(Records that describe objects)
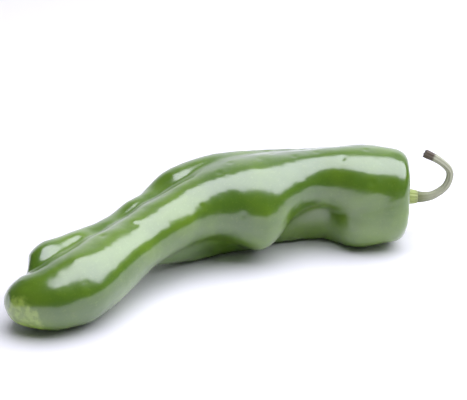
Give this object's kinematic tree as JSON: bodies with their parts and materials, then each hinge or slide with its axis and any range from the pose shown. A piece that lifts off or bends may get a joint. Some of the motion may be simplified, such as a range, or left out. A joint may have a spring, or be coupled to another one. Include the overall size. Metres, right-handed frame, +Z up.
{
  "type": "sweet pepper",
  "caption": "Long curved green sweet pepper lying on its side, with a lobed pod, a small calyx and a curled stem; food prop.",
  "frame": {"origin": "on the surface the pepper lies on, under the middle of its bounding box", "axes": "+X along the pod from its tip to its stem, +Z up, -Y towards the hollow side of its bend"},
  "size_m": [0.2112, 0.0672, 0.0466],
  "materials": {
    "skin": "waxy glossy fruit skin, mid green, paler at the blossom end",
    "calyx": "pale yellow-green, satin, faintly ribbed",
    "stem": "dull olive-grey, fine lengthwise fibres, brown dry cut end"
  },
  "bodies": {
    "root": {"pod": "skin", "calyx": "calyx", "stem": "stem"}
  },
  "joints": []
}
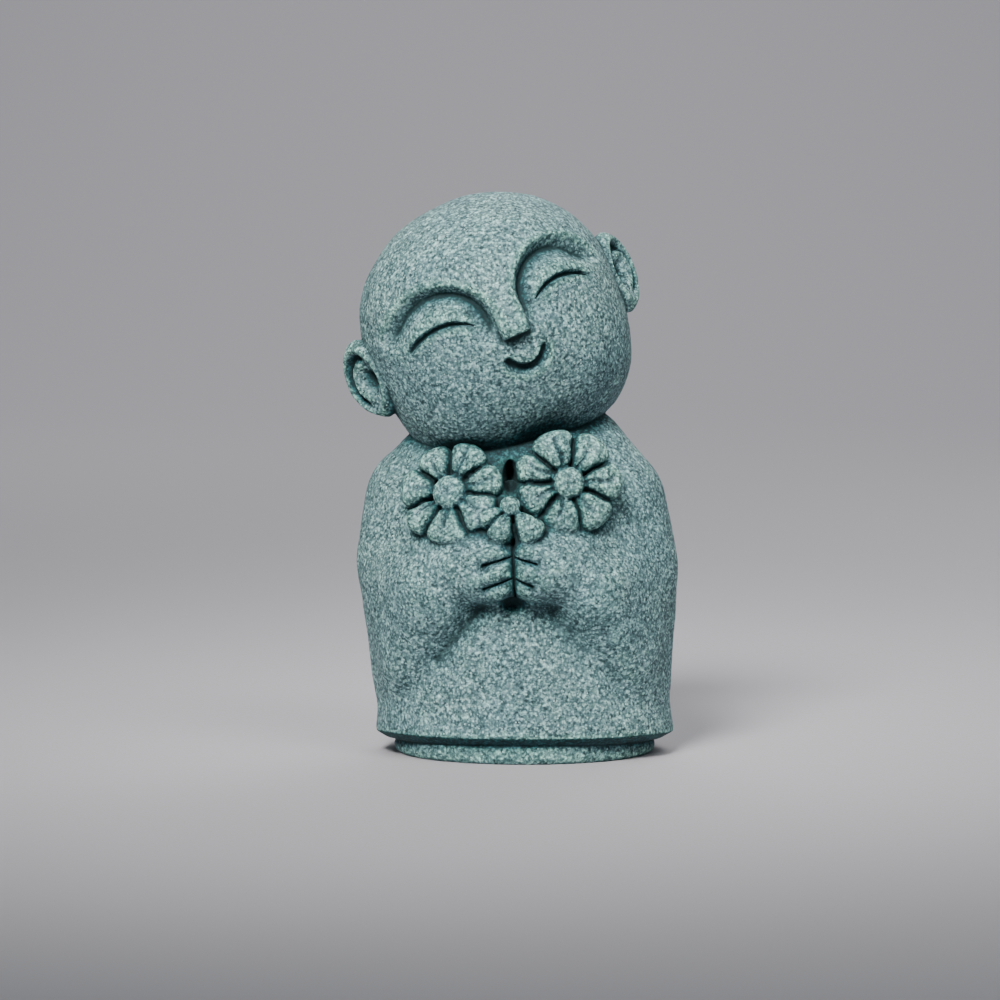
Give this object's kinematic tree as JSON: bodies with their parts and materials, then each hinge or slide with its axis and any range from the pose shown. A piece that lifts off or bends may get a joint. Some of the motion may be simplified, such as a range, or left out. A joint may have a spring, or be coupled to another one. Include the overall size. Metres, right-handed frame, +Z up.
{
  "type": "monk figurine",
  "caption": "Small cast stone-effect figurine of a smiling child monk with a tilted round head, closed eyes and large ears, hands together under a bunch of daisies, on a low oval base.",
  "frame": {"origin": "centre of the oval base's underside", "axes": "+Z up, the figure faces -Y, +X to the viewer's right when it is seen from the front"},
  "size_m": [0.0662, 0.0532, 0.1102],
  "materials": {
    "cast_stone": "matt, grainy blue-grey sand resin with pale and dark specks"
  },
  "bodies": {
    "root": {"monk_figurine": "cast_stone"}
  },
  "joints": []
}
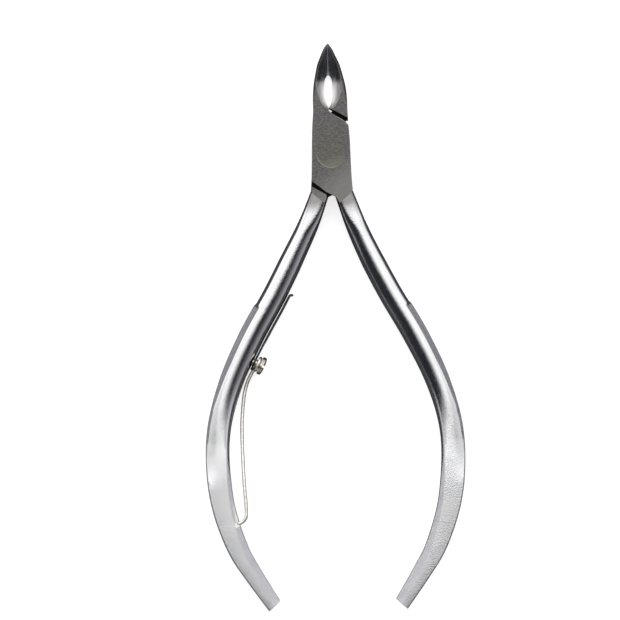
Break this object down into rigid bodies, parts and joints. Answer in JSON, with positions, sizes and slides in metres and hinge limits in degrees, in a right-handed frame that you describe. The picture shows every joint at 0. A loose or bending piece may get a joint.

» WHAT YOU ARE ASKED TO DO
Copy the data above exactly. Every line must be included.

» WRITTEN ANSWER
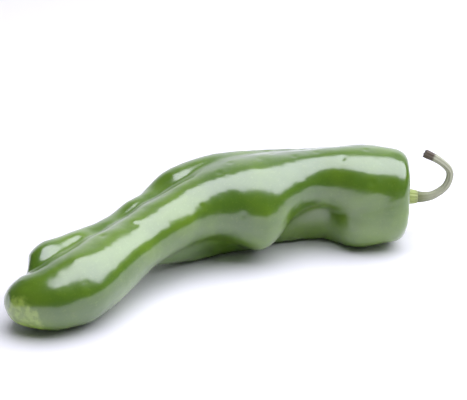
Give this object's kinematic tree as JSON: bodies with their parts and materials, then each hinge or slide with its axis and any range from the pose shown. A piece that lifts off or bends may get a joint. Some of the motion may be simplified, such as a range, or left out. A joint may have a spring, or be coupled to another one. Include the overall size. Metres, right-handed frame, +Z up.
{
  "type": "sweet pepper",
  "caption": "Long curved green sweet pepper lying on its side, with a lobed pod, a small calyx and a curled stem; food prop.",
  "frame": {"origin": "on the surface the pepper lies on, under the middle of its bounding box", "axes": "+X along the pod from its tip to its stem, +Z up, -Y towards the hollow side of its bend"},
  "size_m": [0.2112, 0.0672, 0.0466],
  "materials": {
    "skin": "waxy glossy fruit skin, mid green, paler at the blossom end",
    "calyx": "pale yellow-green, satin, faintly ribbed",
    "stem": "dull olive-grey, fine lengthwise fibres, brown dry cut end"
  },
  "bodies": {
    "root": {"pod": "skin", "calyx": "calyx", "stem": "stem"}
  },
  "joints": []
}
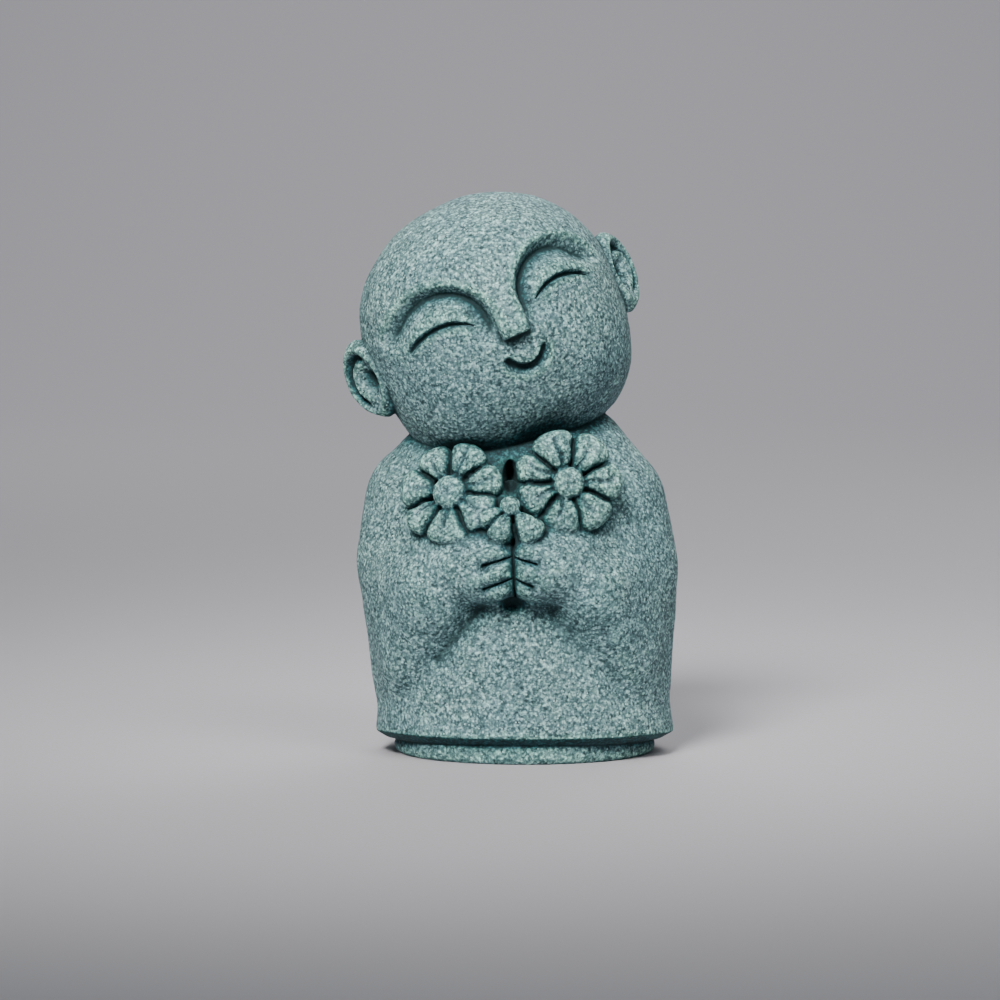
Give this object's kinematic tree as JSON: bodies with their parts and materials, then each hinge or slide with its axis and any range from the pose shown. A piece that lifts off or bends may get a joint. Some of the motion may be simplified, such as a range, or left out. A joint may have a spring, or be coupled to another one. Include the overall size. Metres, right-handed frame, +Z up.
{
  "type": "monk figurine",
  "caption": "Small cast stone-effect figurine of a smiling child monk with a tilted round head, closed eyes and large ears, hands together under a bunch of daisies, on a low oval base.",
  "frame": {"origin": "centre of the oval base's underside", "axes": "+Z up, the figure faces -Y, +X to the viewer's right when it is seen from the front"},
  "size_m": [0.0662, 0.0532, 0.1102],
  "materials": {
    "cast_stone": "matt, grainy blue-grey sand resin with pale and dark specks"
  },
  "bodies": {
    "root": {"monk_figurine": "cast_stone"}
  },
  "joints": []
}
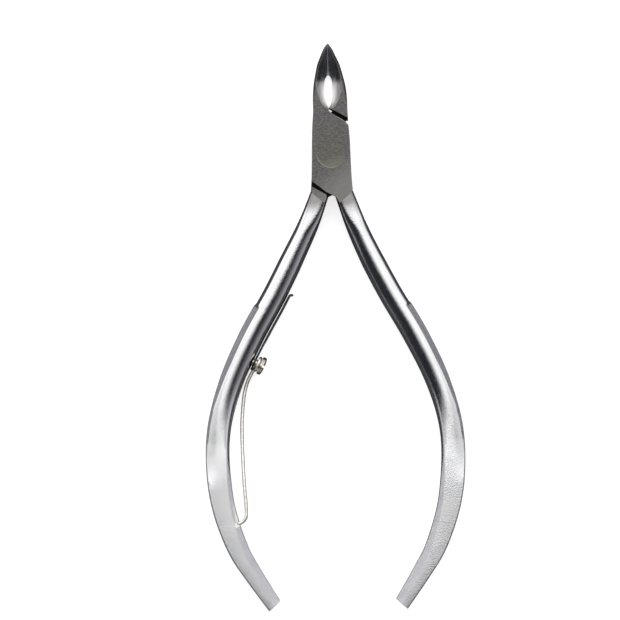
Break this object down into rigid bodies, parts and joints. Answer in JSON, with positions, sizes and slides in metres and hinge limits in degrees, in a right-handed frame that you describe. The picture shows every joint at 0. A loose or bending piece may get a joint.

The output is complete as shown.